はいかい万華鏡(5)
─ 俳句は老人の文学ではない ─
                                             蟇目良雨 

 昭和26年に川越市に移って、小学3年生になって休まずに登校した証に皆勤賞を貰った。初めてもらった賞なので嬉しかったことを覚えている。同級生に小江戸の老舗の「亀屋」の子供が2人いた。共に山崎と言って茶葉屋の亀屋と御菓子屋の亀屋の子であった。茶葉屋の山崎くんの家に遊びに行って暗い室内で模型の電気機関車を走らせて線路と機関車の間に発する電気火花を見て喜んだものだ。表通りから倉庫までトロッコのレールが敷いてある大きな茶葉屋であった。菓子舗の亀屋は天明3年の創業らしいが子供が知る由も無くひたすら遊んだものだ。
 家が警察署の真ん前にあった。あるとき「今夜警察署に討ち入りがあるから、部屋の畳を起こして銃弾除けにして」と通知があり、不安な夜を過ごしたが何ごとも起こらなかった。その頃GHQが自治警察の制度を進めていたので川越市警察署と言った。署長さんと父が懇意で我が家の飼犬マリが生んだ子犬を引き取って貰ったりした。

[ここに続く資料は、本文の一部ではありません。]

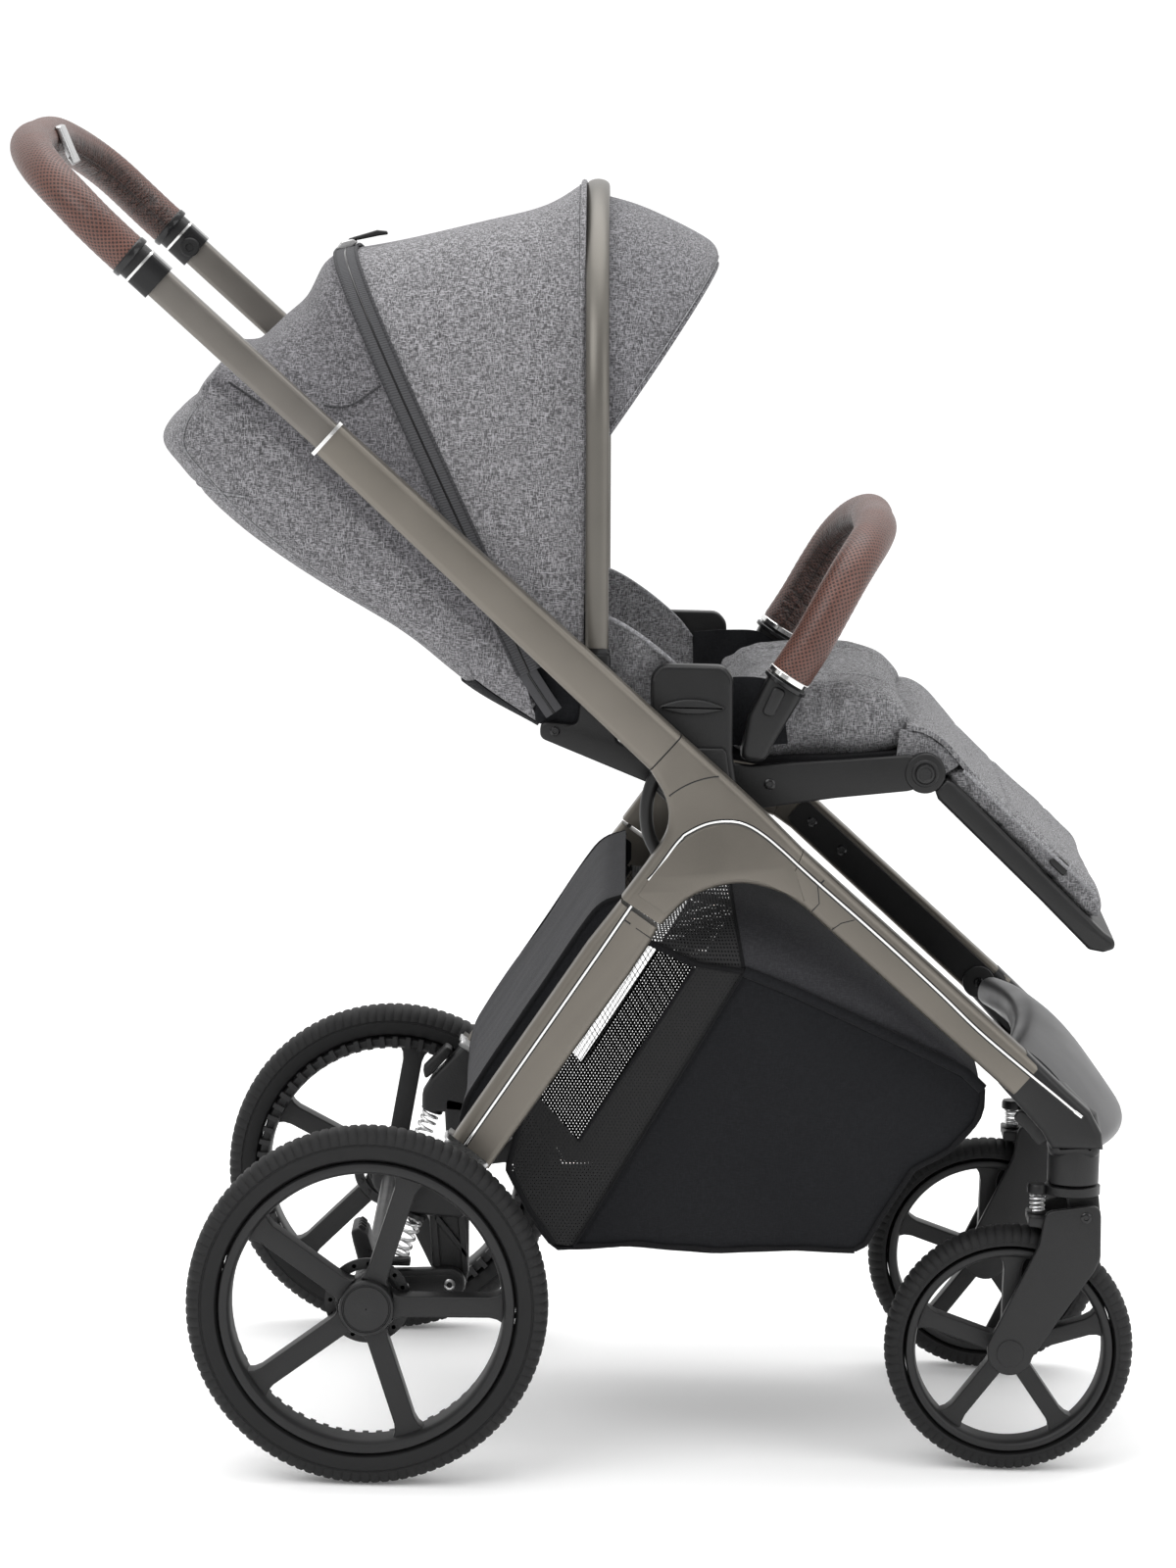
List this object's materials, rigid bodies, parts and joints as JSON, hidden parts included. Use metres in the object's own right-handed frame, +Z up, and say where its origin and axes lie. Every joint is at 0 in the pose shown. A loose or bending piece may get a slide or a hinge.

 昭和26年は朝鮮で共産軍が南下を始めて連合軍が劣勢になりマッカーサーが原爆を使うと言い出して更迭された年だ。「老兵は死なず,消え去るのみ」の言葉を残して。
 この年にNHKがテレビで中継放送の実験に成功し、以後、プロ野球、プロレス、大相撲の中継が始まり日本はお隣の朝鮮半島の悲劇をよそにこの世の春を謳歌した。町にはパチンコ屋が氾濫し、いくつもの映画館があった。2本立て、3本立ての興行が当たり前で酸欠で頭がくらくらして見終わったものだ。

室生犀星「俳句は老人文学ではない」から抜粋する。
「俳句が老人文学でないことを私は述べて来たが、何時かも私が書いたやうに俳句ほど「思ひ出す文学」はちよいと見当らない、四五人の人々がよく寄りながら発句でも作つて見るかな、と簡単に戯談(じょうだん)のやうにいふのであるが、併しその次の瞬間にはそんな戯談は決して言はなくなり、そして発句が口でいふほど然(しか)く簡単には作れないといふ事実を発見するのである。這入りやすいものが奈何(いか)に実際的にはいり切れないものであるかに気がつくのだ。そして戯談といふものが言つたあとでいかに味気ないものであるかに、注意するやうになるのだ。俳句はそのやうに平明でそして何処かに柔らかい厳格さをも髣髴させてゐるのである。「一つ俳句でもつくつて見るかな」といふ軽快な戯談はもはや通らないのである。「俳句は作るほど難しくなる。」といふ嘆息がつい口をついて出て来るやうになると、もう俳句道に明確にはいり込んでゐるのだ。どうか皆さん、「俳句でも一つ作つて見るか、」などといふ戯談は仰有らないやうに、そして老人文学なぞと簡単に片づけてくださらないやうに。」(原文のまま・ルビは筆者による)
俳句を作ると老けないのは「俳句は老人の文学ではない」から。